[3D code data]
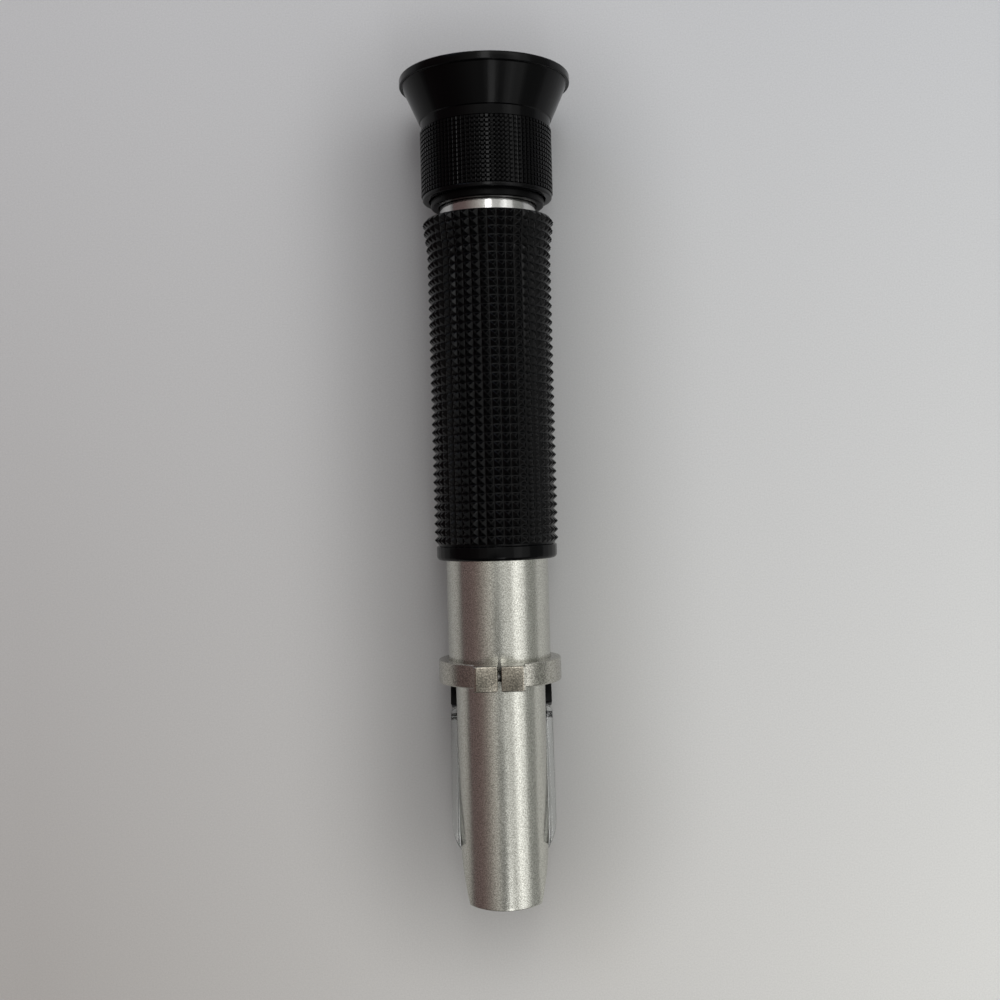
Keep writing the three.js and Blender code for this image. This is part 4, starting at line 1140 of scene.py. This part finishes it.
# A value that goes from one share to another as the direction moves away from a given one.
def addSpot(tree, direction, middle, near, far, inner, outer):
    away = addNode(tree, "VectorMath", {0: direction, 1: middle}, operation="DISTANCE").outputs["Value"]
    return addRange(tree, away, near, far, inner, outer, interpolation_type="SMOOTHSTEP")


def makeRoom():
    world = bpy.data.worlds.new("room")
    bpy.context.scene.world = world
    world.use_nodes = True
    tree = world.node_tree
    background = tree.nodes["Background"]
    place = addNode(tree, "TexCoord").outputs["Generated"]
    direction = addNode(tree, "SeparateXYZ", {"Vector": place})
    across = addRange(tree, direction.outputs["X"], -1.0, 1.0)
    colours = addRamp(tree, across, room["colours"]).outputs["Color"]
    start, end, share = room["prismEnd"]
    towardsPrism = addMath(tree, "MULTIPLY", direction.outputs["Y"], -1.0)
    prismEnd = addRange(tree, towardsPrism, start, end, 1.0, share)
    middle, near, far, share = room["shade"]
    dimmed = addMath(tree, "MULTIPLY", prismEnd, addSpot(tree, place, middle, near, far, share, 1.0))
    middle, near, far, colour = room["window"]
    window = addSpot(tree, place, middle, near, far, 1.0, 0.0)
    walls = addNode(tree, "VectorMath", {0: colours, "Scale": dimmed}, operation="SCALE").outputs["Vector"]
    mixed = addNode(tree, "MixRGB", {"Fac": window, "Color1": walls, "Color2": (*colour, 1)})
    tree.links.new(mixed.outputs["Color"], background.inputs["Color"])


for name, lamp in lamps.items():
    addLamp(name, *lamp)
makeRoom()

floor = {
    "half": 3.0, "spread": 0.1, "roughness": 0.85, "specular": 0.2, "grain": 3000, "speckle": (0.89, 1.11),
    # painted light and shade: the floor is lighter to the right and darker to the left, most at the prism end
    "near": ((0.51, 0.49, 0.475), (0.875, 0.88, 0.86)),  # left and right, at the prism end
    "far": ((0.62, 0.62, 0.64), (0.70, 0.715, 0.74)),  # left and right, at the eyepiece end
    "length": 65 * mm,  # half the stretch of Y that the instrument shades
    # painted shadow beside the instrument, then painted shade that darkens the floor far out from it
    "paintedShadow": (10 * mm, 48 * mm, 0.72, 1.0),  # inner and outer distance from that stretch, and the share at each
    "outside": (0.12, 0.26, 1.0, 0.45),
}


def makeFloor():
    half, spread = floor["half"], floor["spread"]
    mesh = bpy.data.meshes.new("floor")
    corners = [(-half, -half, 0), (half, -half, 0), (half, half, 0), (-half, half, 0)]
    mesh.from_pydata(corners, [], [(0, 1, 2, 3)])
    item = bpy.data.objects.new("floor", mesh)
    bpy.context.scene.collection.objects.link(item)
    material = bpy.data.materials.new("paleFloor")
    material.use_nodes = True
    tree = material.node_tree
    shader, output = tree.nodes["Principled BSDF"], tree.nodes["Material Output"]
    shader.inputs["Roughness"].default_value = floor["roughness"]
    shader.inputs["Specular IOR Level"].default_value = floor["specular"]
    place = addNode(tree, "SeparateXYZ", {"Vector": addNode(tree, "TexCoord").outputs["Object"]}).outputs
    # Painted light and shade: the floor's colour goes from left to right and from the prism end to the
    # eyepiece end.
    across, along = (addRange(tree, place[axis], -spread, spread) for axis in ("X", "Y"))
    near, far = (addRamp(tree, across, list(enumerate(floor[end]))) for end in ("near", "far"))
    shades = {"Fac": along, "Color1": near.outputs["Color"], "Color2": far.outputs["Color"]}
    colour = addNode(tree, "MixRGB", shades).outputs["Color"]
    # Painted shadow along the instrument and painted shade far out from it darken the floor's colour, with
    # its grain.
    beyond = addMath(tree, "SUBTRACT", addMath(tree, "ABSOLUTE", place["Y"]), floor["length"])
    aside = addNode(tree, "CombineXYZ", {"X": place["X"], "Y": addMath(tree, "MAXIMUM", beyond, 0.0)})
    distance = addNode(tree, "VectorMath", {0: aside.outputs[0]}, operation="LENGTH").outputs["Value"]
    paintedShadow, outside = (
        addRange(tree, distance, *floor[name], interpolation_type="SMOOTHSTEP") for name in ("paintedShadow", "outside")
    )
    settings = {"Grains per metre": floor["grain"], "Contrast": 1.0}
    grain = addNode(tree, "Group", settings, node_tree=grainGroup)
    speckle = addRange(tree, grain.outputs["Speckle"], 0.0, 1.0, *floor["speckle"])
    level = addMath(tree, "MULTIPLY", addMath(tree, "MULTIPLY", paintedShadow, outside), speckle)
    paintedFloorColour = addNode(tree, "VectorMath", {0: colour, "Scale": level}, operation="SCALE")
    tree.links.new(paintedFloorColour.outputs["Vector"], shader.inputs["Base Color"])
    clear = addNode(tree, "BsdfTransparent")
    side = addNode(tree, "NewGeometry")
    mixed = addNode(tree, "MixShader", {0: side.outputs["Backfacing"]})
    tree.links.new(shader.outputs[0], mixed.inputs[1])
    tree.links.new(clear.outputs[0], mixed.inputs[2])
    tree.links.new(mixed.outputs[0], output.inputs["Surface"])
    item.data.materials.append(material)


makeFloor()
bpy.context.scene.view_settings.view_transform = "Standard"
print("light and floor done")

==

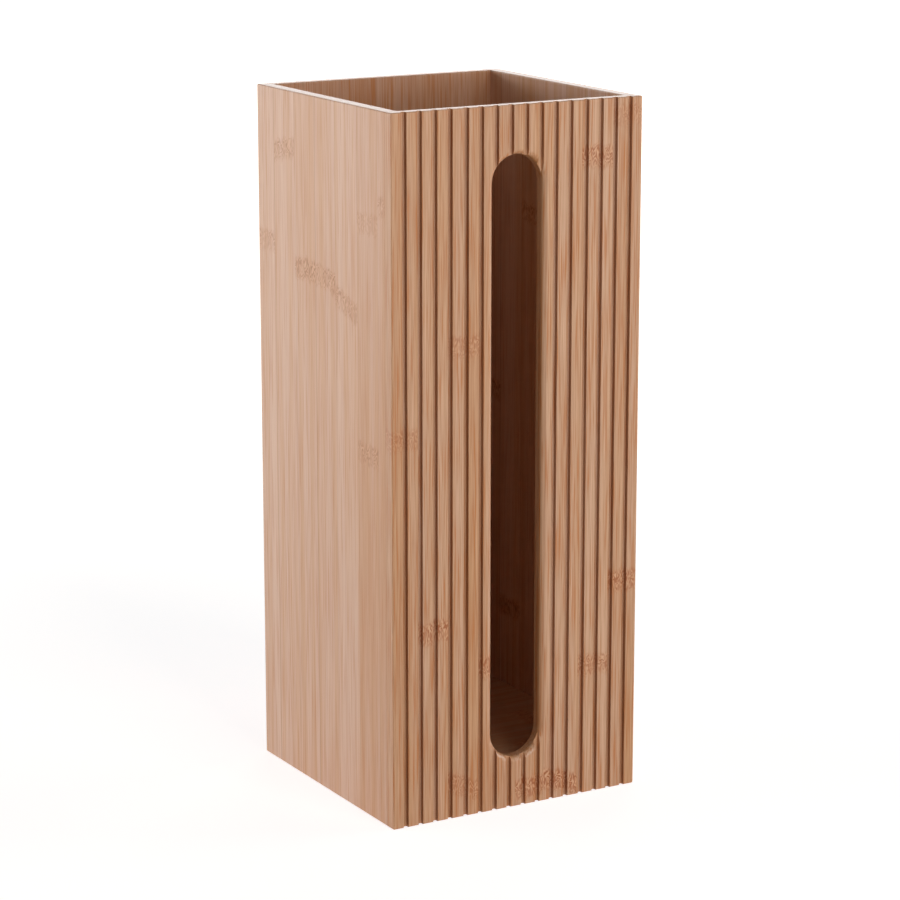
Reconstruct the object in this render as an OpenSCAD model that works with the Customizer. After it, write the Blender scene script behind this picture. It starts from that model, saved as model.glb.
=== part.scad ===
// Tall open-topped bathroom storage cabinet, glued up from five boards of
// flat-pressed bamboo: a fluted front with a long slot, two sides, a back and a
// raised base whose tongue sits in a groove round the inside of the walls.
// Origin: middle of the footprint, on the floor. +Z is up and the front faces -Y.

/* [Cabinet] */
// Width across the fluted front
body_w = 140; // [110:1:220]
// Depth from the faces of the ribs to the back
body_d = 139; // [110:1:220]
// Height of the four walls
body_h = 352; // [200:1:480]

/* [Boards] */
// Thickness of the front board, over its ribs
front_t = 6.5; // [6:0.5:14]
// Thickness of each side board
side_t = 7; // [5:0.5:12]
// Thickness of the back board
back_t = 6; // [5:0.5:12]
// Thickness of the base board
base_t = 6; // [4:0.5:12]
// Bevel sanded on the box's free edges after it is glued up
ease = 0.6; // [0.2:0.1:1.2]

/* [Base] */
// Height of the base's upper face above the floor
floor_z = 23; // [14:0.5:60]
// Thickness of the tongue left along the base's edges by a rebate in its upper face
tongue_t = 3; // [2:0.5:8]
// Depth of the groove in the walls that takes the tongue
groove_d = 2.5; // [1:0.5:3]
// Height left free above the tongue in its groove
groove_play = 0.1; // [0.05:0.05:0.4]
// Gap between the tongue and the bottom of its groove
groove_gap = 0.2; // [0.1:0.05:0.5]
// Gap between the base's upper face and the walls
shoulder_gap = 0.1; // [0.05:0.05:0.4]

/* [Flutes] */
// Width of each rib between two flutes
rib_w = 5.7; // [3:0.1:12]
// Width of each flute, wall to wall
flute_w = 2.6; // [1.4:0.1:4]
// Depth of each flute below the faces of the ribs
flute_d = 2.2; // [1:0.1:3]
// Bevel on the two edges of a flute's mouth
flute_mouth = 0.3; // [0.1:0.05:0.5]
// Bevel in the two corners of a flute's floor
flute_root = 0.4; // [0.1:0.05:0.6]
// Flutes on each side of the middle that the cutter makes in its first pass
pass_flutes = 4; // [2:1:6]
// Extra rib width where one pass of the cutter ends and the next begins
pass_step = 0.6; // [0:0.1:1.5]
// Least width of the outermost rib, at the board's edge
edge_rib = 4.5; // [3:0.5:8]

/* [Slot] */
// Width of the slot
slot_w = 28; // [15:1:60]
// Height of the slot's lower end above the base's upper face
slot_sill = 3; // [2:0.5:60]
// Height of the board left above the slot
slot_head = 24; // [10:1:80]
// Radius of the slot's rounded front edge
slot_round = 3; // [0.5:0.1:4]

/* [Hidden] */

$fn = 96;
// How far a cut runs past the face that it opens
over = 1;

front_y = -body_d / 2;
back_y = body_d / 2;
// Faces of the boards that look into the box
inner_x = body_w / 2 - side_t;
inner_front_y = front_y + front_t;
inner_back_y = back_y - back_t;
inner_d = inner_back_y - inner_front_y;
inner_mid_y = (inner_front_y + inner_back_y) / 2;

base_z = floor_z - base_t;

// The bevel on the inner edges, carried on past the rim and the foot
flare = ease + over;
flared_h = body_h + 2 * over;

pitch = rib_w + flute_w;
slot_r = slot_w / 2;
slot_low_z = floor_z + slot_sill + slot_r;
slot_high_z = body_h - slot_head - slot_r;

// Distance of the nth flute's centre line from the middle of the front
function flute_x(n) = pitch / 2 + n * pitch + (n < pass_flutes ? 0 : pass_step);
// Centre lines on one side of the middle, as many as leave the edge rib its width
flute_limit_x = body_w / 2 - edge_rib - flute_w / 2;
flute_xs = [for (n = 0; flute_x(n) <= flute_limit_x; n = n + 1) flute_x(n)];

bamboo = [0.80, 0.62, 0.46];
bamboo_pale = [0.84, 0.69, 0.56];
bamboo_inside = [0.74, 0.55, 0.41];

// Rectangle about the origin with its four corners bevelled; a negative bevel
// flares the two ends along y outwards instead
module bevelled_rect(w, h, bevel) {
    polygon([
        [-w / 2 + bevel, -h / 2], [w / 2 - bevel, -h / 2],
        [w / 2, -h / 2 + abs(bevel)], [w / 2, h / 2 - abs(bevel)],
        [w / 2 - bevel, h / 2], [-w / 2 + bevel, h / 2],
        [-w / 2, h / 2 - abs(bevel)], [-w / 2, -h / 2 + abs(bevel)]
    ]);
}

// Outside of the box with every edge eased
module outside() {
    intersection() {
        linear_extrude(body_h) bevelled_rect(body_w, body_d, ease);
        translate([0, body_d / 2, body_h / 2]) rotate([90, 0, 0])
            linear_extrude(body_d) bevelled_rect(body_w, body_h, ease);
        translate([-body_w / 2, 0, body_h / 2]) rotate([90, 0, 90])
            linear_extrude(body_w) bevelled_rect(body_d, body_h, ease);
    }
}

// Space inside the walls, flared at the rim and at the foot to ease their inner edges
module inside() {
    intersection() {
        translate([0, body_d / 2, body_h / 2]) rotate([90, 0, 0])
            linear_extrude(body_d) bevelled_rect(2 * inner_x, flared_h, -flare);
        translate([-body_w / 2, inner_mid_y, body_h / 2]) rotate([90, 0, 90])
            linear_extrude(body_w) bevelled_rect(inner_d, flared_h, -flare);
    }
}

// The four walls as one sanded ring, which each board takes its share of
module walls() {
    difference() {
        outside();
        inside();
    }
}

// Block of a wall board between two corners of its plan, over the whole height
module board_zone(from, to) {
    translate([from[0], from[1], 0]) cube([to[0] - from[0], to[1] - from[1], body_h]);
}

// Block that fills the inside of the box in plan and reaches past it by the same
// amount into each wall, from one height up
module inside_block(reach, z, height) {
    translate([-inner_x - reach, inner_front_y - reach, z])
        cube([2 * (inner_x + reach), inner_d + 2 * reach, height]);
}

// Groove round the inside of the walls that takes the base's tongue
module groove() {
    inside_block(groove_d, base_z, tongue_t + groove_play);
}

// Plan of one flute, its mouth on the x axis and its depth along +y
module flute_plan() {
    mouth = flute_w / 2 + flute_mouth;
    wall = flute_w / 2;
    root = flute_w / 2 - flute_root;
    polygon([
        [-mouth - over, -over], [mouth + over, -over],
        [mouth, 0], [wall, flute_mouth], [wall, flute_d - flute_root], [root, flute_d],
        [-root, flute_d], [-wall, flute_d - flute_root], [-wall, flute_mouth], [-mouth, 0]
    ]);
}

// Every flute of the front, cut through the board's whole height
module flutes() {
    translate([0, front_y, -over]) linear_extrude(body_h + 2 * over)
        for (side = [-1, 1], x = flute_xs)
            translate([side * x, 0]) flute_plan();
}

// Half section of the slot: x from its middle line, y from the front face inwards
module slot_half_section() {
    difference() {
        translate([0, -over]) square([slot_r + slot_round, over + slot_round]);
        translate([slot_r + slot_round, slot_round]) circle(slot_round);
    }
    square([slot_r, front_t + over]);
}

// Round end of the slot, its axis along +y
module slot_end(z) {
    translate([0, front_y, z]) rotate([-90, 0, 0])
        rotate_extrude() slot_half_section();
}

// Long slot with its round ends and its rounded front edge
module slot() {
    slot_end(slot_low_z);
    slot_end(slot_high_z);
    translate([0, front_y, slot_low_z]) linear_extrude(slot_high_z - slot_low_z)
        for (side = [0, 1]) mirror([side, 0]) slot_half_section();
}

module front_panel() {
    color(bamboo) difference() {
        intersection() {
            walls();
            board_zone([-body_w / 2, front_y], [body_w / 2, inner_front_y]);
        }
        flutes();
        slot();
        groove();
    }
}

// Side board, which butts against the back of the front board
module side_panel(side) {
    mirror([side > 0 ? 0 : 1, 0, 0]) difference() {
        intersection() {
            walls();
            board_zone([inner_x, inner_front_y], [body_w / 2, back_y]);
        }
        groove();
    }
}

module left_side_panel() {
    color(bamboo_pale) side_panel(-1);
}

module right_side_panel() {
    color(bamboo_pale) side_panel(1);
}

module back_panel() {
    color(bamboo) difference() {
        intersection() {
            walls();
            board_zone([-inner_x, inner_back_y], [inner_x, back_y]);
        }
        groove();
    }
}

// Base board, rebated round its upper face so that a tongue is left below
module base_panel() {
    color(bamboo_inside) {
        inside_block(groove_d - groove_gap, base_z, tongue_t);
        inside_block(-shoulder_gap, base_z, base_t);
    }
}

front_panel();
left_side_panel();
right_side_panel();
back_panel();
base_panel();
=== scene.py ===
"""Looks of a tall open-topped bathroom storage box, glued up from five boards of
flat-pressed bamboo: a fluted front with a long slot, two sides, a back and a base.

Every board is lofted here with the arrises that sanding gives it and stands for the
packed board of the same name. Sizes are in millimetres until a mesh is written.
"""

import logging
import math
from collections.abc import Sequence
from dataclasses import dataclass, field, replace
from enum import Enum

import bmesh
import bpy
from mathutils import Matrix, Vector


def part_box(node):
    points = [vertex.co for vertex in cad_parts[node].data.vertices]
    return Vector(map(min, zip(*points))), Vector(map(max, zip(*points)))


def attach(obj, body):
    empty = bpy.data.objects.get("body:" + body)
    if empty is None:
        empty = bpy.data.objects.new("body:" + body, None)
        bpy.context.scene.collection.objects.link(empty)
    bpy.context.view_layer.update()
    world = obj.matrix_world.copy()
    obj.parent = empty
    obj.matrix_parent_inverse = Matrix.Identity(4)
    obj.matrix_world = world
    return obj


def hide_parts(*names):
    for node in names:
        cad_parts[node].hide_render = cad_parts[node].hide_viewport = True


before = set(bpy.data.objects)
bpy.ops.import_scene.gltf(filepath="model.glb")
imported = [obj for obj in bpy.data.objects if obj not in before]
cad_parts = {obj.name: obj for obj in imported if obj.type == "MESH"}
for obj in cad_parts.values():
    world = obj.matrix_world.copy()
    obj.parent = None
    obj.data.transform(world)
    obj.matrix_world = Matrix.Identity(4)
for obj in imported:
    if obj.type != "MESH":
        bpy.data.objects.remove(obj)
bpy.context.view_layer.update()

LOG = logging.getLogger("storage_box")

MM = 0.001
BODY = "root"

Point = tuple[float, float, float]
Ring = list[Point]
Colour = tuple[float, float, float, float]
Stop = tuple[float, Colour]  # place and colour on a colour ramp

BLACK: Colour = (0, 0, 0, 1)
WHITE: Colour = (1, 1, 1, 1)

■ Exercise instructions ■
Write out each line exactly as it appears, from the line with "before = set(bpy.data.objects)" up to and including the line with "obj.matrix_world = Matrix.Identity(4)".

■ Complete answer ■
before = set(bpy.data.objects)
bpy.ops.import_scene.gltf(filepath="model.glb")
imported = [obj for obj in bpy.data.objects if obj not in before]
cad_parts = {obj.name: obj for obj in imported if obj.type == "MESH"}
for obj in cad_parts.values():
    world = obj.matrix_world.copy()
    obj.parent = None
    obj.data.transform(world)
    obj.matrix_world = Matrix.Identity(4)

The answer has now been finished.